Филипп, сосредоточенно сдвинув крохотные светлые брови, пытался оправдать доверие отца. Однако вид малыша, которому не исполнилось и трех лет, восседающего верхом на громадном и, как я знала, своенравном жеребце, обеспокоил меня, и я, высунувшись из коляски, запротестовала:

–– Мне кажется, это уже чересчур, господин герцог. Я чувствовала себя лучше, когда вы сидели на коне вместе с сыном!

Смеясь, Александр снова вскочил в седло:

–– Не будем волновать маму. Но кое-что у нас уже получается, не правда ли, Филипп?

–– Я буду кавалелистом, лыцалем! – восклицал раскрасневшийся, гордый мальчик, не выговаривая половину букв.

–– Никаких сомнений. Ты будешь отличным всадником, как все мужчины из рода дю Шатлэ.

Оглянувшись на меня, герцог добавил:

–– И, конечно, как мужчины из рода де Тальмонов… как отец нашей мамы, знаменитый роялист.

Для маленького Филиппа нынешний день стал непрекращающимся праздником – никогда отец не играл с ним так много и увлеченно! Неделю назад Александру надрезали сухожилие, рука у него еще побаливала, но уже двигалась и не ограничивала игр с малышом. Пока мы ехали по лесу, мальчик вдоволь напрыгался с пеньков, и ему особенно нравилось, когда его ловил папа. Герцог поощрял эту забаву. Сам ставил сына на пенек повыше, говорил ему:

–– Прыгай, малыш. Раз, два, три! – и ловил смеющегося озорника.

Филипп пытался взобраться на дерево. Александр подсаживал его вверх и давал возможность повисеть, держась руками за ветку, а сам стоял наготове внизу и подавал команду:

–– Отпускай руки!

Мальчуган отпускал руки и летел в объятия отца, счастливый и довольный. Пару раз Александр помог ему взобраться на ветку ногами и постоять на суку, крепко обхватив ствол. Мы с мужем стояли внизу и удивлялись: надо же, как высоко забрался наш сынишка! Гордости Филиппа не было предела. Но мы прерывали упоение высотой и звали слезать.

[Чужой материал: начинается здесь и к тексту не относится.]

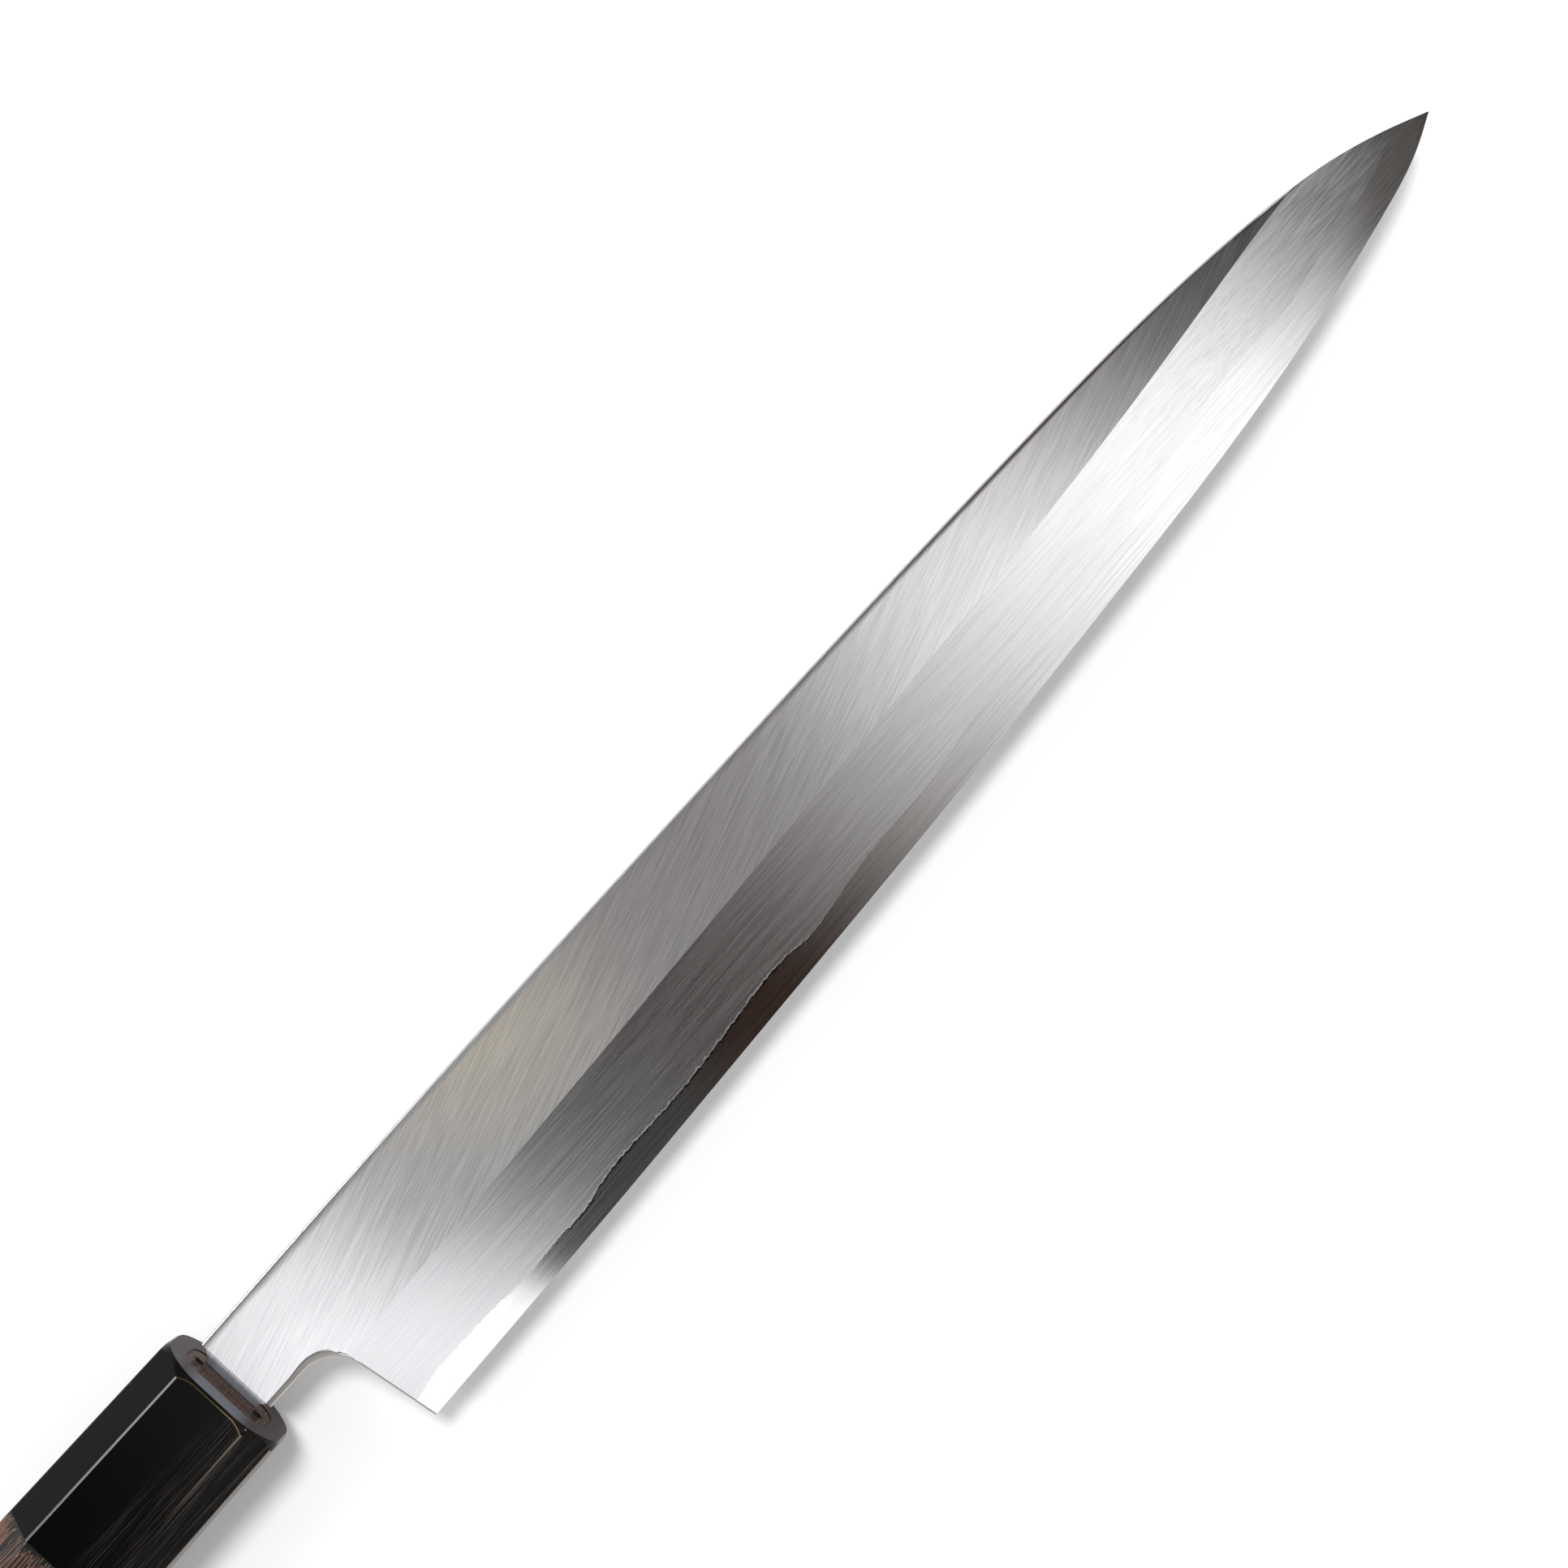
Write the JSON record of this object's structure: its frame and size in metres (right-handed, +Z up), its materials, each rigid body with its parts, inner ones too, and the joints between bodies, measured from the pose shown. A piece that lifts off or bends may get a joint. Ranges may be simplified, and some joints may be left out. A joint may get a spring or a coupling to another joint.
{
  "type": "yanagiba knife",
  "caption": "Long single-bevel slicing knife: iron and steel blade with a hollow back, tang in an eight-sided wooden handle with a horn ferrule.",
  "frame": {"origin": "centre of the bounding box in X and Y, at its lowest point, the lower flat of the handle at the butt", "axes": "+X along the handle towards the blade's tip, +Y from the cutting edge towards the spine, +Z up from the hollow back to the bevelled face"},
  "size_m": [0.4156, 0.0404, 0.024],
  "materials": {
    "soft_iron": "satin, fine ground scratches",
    "edge_steel": "polished on fine stones",
    "horn": "black buffalo horn, polished",
    "tenon_wood": "sawn hardwood, oiled by use",
    "grip_wood": "dark striped hardwood, waxed"
  },
  "bodies": {
    "root": {"blade_iron": "soft_iron", "blade_edge_steel": "edge_steel", "ferrule": "horn", "handle_tenon": "tenon_wood", "handle_grip": "grip_wood"}
  },
  "joints": []
}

–– Расти, мой сын! Мужчина должен быть бесстрашным!

У Филиппа порозовели щеки, светлые кудри выбились из-под круглой бархатной шапочки, и я не могла налюбоваться им: так он походил на херувимчика! Подумать только, еще полгода-год, и навсегда исчезнет из его облика эта младенческая припухлость, эти перевязочки на белых ручках и тогда… будет у нас еще один сорванец, точь в точь как Жан, весь в ссадинах и царапинах!

Близняшки, в одинаковых амазонках из серой тафты и черных спенсерах, в жемчужно-серых шляпках с высокими тульями, украшенными перьями белой цапли, нетерпеливо ерзали на сиденье в коляске: позади нашей повозки были привязаны два шетлендских пони, езде на которых их этой осенью начал учить конюх Люк.

–– Когда уже нам можно будеть на них сесть? – ныла Изабелла, изображая истинное страдание.

–– Не только же Филиппу развлекаться, – обижалась вслед за ней Вероника.